Na semana passada, um subcomitê do Congresso dos EUA fez uma audiência para entender como anda o estado da pesquisa sobre violência armada no país. E a conclusão é que pouco se pesquisa: há décadas não há um programa federal abrangente sobre isso. O caso é tema do editorial da  Bloomberg, conhecida pelas reportagens sobre o mercado financeiro. “Qualquer outro problema de saúde pública que causasse tanta morte, ferimentos e traumas seria um foco de intensa pesquisa governamental. Mas há anos, os legisladores escravizados pelo lobby das armas lutam para manter os pesquisadores – e os eleitores – no escuro”, diz o texto. 

MARIELLE

Está difícil desgrudar do noticiário sobre o assassinato da vereadora e novas informações pipocam o tempo todo. O que não significa necessariamente que a polícia está perto de descobrir os mandantes do crime… Ainda mais depois que o delegado Giniton Lages sugeriu, em coletiva de imprensa, que Ronie Lessa, suspeito pelo assassinato (e matador de aluguel, como já se apurou) poderia ter agido por conta própria, num verdadeiro “crime de ódio”, porque “você percebe ódio, percebe um comportamento de alguém capaz de resolver uma diferença da forma como foi no caso Marielle”. Segundo ele, a identificação dos mandantes está em aberto para uma segunda fase do inquérito. 

Ao mesmo tempo, o governador Wilson Witzel afirmou que o crime foi elucidado, mesmo sem que se conheçam os motivos e os mandantes. “É uma resposta importante que nós estamos dando para a sociedade: a elucidação de um crime bárbaro cometido contra uma parlamentar, uma mulher, no exercício de sua atividade democrática.

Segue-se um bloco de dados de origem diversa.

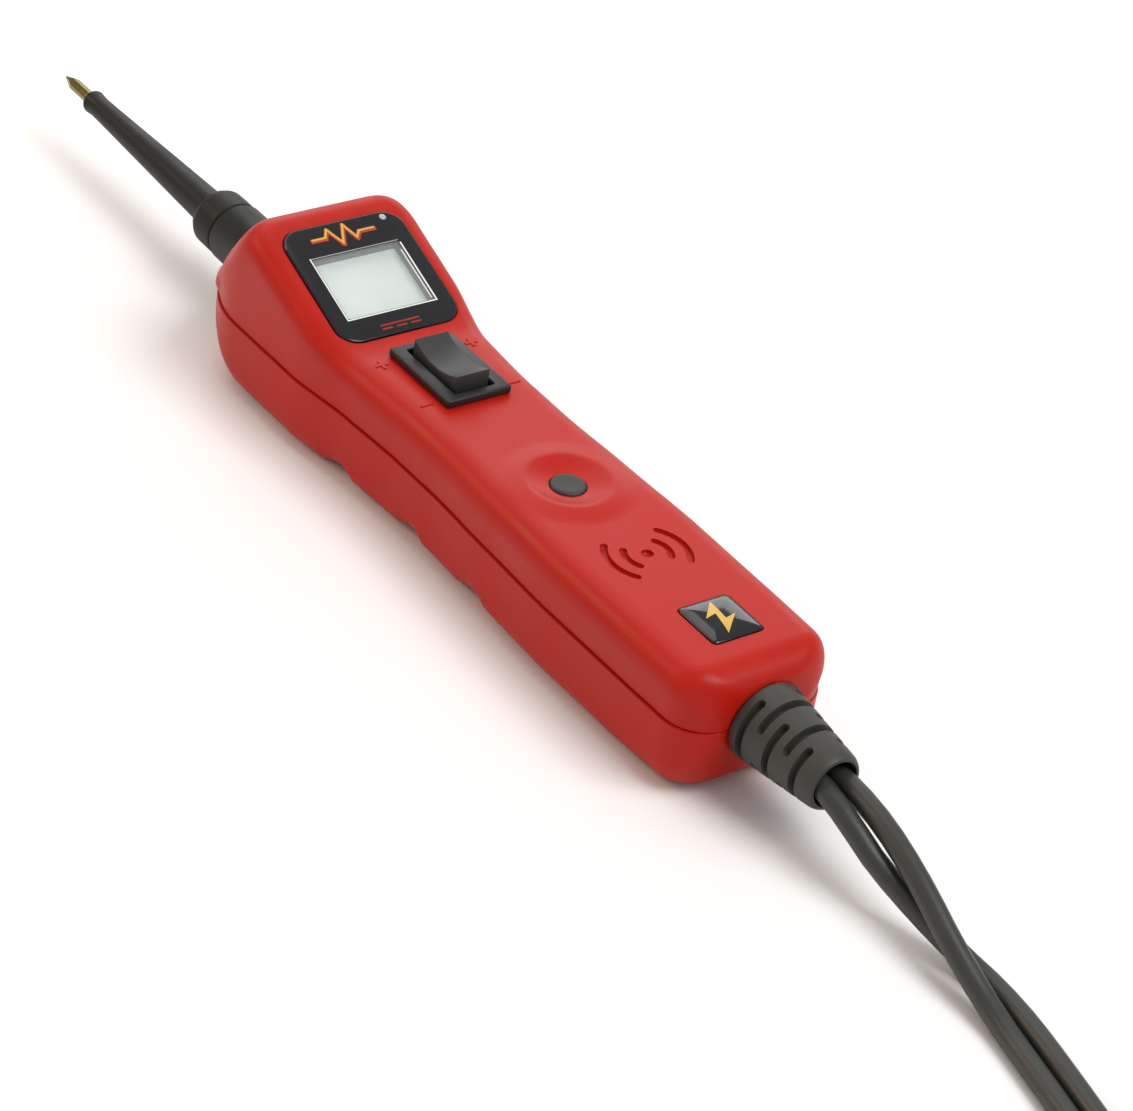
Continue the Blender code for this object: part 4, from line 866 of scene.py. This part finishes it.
def make_top_shell():
    def change(point):
        point.z = dished(*point)
        point.y = bossed(*point)
        return point

    cover = shell("top_shell", upper_half, "dish", change)
    cover = cut(cover, [cavity(upper_half, SEAM_Z - 1 * MM)])
    recess = rounded((0.0, 0.0), LABEL_LENGTH + 0.5 * MM, LABEL_WIDTH + 0.5 * MM, 4.75 * MM, 10)
    badge = rounded((BADGE_X, 0.0), BADGE_SIZE + 0.5 * MM, BADGE_SIZE + 0.5 * MM, 1.2 * MM)
    cutters = [on_label(extruded("recess", recess, -0.6 * MM, 5 * MM)),
               block("switch_opening", (ROCKER_X - 9.6 * MM, -6.5 * MM, 20 * MM),
                     (ROCKER_X + 9.6 * MM, 6.5 * MM, 32 * MM)),
               rod("button_hole", (BUTTON_X, 0.0), BUTTON_RADIUS + 0.15 * MM, 20 * MM, 30 * MM),
               extruded("badge_recess", badge, HANDLE_Z - 0.5 * MM, 30 * MM)]
    for side in (1, -1):
        cutters.append(rod("light_hole", (side * WORK_LIGHT[1], WORK_LIGHT[2]),
                           WORK_LIGHT_RADIUS + 0.2 * MM, -58 * MM, -44 * MM, "X", 32))
    cover = cut(cover, cutters + sound_cutters() + end_holes())
    window = block("opening", (WINDOW_X - 8.8 * MM, -11.3 * MM, -6 * MM),
                   (WINDOW_X + 8.8 * MM, 11.3 * MM, 2 * MM))
    lamp = rod("lamp_hole", POLARITY_LIGHT, 1.4 * MM, -6 * MM, 1 * MM)
    cover = cut(cover, [on_label(window), on_label(lamp)])
    placed(smoothed(cover, 32), "tester", "red_shell", RED, "top_cover")


def make_bottom_shell():
    cover = shell("bottom_shell", lower_half, "scoops")
    cover = cut(cover, [cavity(lower_half, SEAM_Z + 1 * MM)])
    holes = end_holes()
    for x, y in HOUSING_SCREWS:
        for side in (1, -1):
            holes.append(rod("head_hole", (x, side * y), SCREW_HEAD_RADIUS, -1 * MM, 4.5 * MM))
    cover = cut(cover, holes)
    placed(smoothed(cover, 32), "tester", "red_shell", RED, "bottom_cover")


def make_marks():
    """Small raised plus and minus signs beside the rocker switch."""
    base, peak = HANDLE_Z - 0.5 * MM, HANDLE_Z + 0.18 * MM
    thin, long = 0.3 * MM, 1.4 * MM
    marks = ((5.3, 10.6, "plus"), (5.3, -10.6, "plus"), (20.7, 10.3, "minus"),
             (20.7, -10.3, "minus"))
    for number, (x, y, sign) in enumerate(marks, 1):
        x, y = x * MM, y * MM
        mark = block(f"mark_{number}", (x - thin, y - long, base), (x + thin, y + long, peak))
        if sign == "plus":
            stroke = block("stroke", (x - long, y - thin, base - 0.1 * MM),
                           (x + long, y + thin, peak))
            mark = cut(mark, [stroke], "UNION")
        placed(smoothed(bevelled(mark, 0.12 * MM, 2)), "tester", "red_shell", RED, "top_cover")


# ---- display
# On the label's own plane, X down the housing and Y across, from the label's middle
WINDOW_X = 1.1 * MM
POLARITY_LIGHT = (-13.2 * MM, 10.3 * MM)
PULSE_X = -11.2
PULSE = ((0.0, -7.6), (0.0, -4.6), (-1.9, -3.4), (2.1, -1.4), (-2.3, 0.6), (1.4, 2.2), (0.0, 3.4),
         (0.0, 6.8))


def bar(name, start, end, width, low, high):
    """A straight printed line between two points in XY."""
    a, b = Vector(start), Vector(end)
    along = (b - a).normalized() * width / 2
    side = Vector((-along.y, along.x))
    a, b = a - along, b + along
    return extruded(name, [a + side, a - side, b - side, b + side], low, high)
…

Teve sua vida ceifada de forma inaceitável”. Durante a campanha eleitoral, ele animou uma pequena multidão no interior do estado ao lado dos então candidatos a vereador e deputado estadual que quebraram e exibiram a famosa placa em homenagem à Marielle, enquanto prometiam “varrer” militantes de esquerda. Segundo Witzel, os acusados pelo crime vão ser convidados a fazer delação premiada. 

Já Bolsonaro, em coletiva de imprensa…: “também tô interessado em saber quem mandou me matar” 

No fim da tarde, a polícia civil encontrou 117 fuzis M-16 incompletos na casa de um amigo de Ronie Lessa. Foi a maior apreensão de fuzis da história do Rio – e, vejam só, nenhum tiro foi disparado para isso.